One of the house’s most fascinating features is that all the furniture inside is glued to the ceiling. You’ll probably end up a little disoriented at first, but will soon get used to it.
As soon as you’ve wrapped your head around the layout of this rather untypical house, start your search for the perfect photo location. If you use photo-editing software to flip your pictures horizontally, you will end up with some quirky results to share with your family and friends. For example, you can pretend to be a spider hanging from the ceiling or balance some furniture on your head. Your imagination has no limits!
Discover the Achterwasser Lagoon by boat
When visiting an island, taking a boat trip just makes sense, right? If you’ve dreamed of going on a romantic sailing voyage, Usedom is the place to give it a try. If you’re interested, contact Zeesenboot, a company that offers tours at €16 per person.
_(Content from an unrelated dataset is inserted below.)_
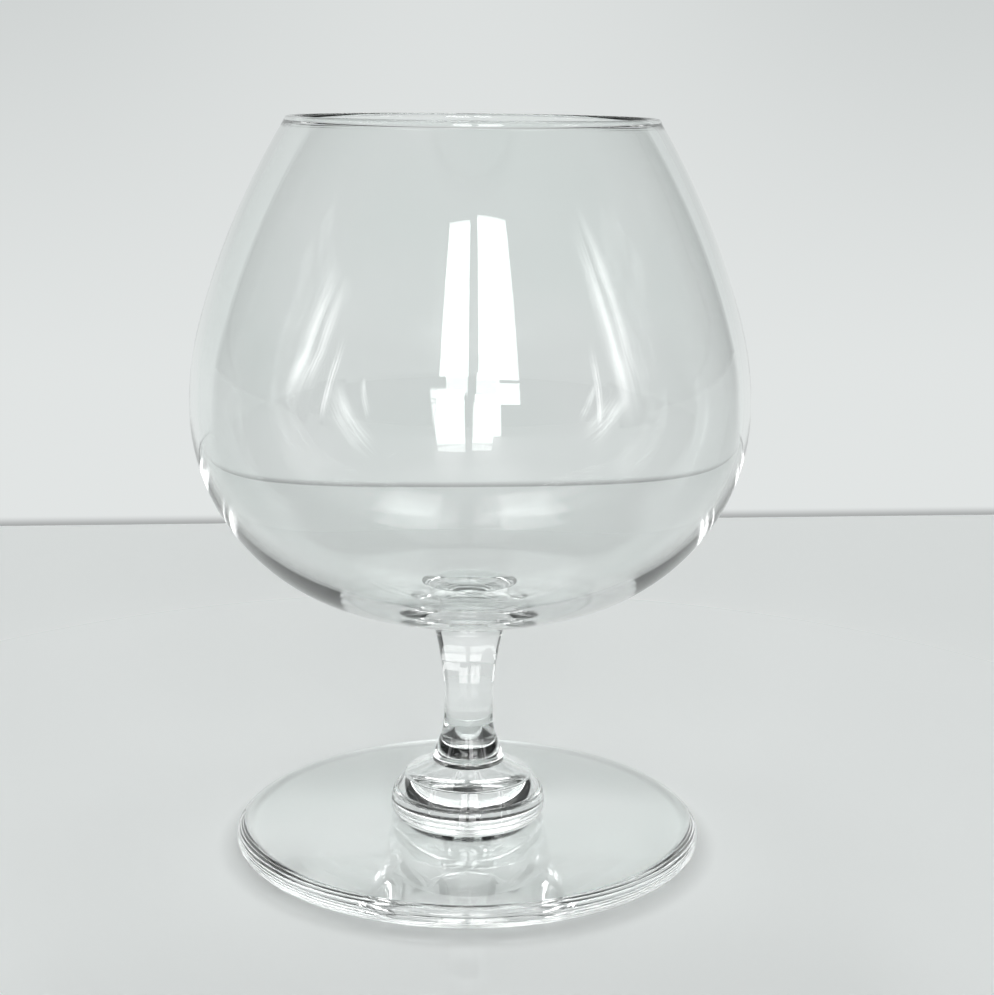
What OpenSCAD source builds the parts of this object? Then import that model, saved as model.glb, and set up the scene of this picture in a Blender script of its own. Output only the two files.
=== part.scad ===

A friendly woman called Rika runs the tours. She’ll take you out onto the water in her own boat and help you explore the Achterwasser, a lagoon that separates the island from the mainland. On the way, Rika reveals all the best tips and tricks for sailing, and, if you like, you can even steer the boat yourself.
The rippling waters of the Achterwasser are beyond mesmerizing, but try to remember to look at the sky as well. You might even spot stunning eagles or huge cranes soaring in the air above you.
Crossing the Polish Border within Usedom
As we mentioned above, Usedom is an island divided between Germany and Poland. Although the largest portion of the island belongs to Germany, more Polish people live here than German people. This is mainly because the only large town on the island, Swinemünde, is Polish. You’ll barely notice you have crossed the border, though, as you’ll still hear people speaking German.
A visit to Swinemünde definitely makes for a relaxing day trip. In comparison to the other towns on Usedom, Swinemünde has far more modern buildings. This is because this part of the island was heavily bombed during World War II. Thus, everything needed to be rebuilt from the ground up.
Discover the natural harbor of Krummin
This small harbor is situated in a pretty secluded spot, meaning you might be the only visitor. You can stroll along the boardwalk and take a look at all the picturesque boats moored here. Reeds surround the whole area, and you can hear a magical symphony of whispering plants with the slightest gust of wind.
If you really like this location, one option is to rent one of the wooden huts located on the harbor terrace. Make sure to book early, though, as many tourists want to go to this magical place.
Without a doubt, Usedom is a gorgeous island on the Baltic Sea. It belongs mostly to Germany, but the easternmost part of the island belongs to Poland. As the most populous town on the island, Swinemünde, is on the Polish side, Usedom has more Polish residents than German.
On the island you can visit the three imperial bath towns of Ahlbeck, Heringsdorf and Bansin. In the past, these locations were luxury holiday destinations for influential people and make for great areas to explore on foot today.
If you want to learn about the history of the island, we recommend a visit to the Peenemünde Historical Technical Museum. If you’re looking for a quirky photoshoot instead, head to the so-called Upside-Down House.
One of the many highlights of the island is a bicycle tour around Usedom or a boat trip out on the Achterwasser. The first choice teaches you about nature and the island itself, while the latter offers interesting information about sailing and the lagoon. In both cases, the charming tour guides make it an unforgettable experience.
So what are you waiting for? The Sunny Island awaits!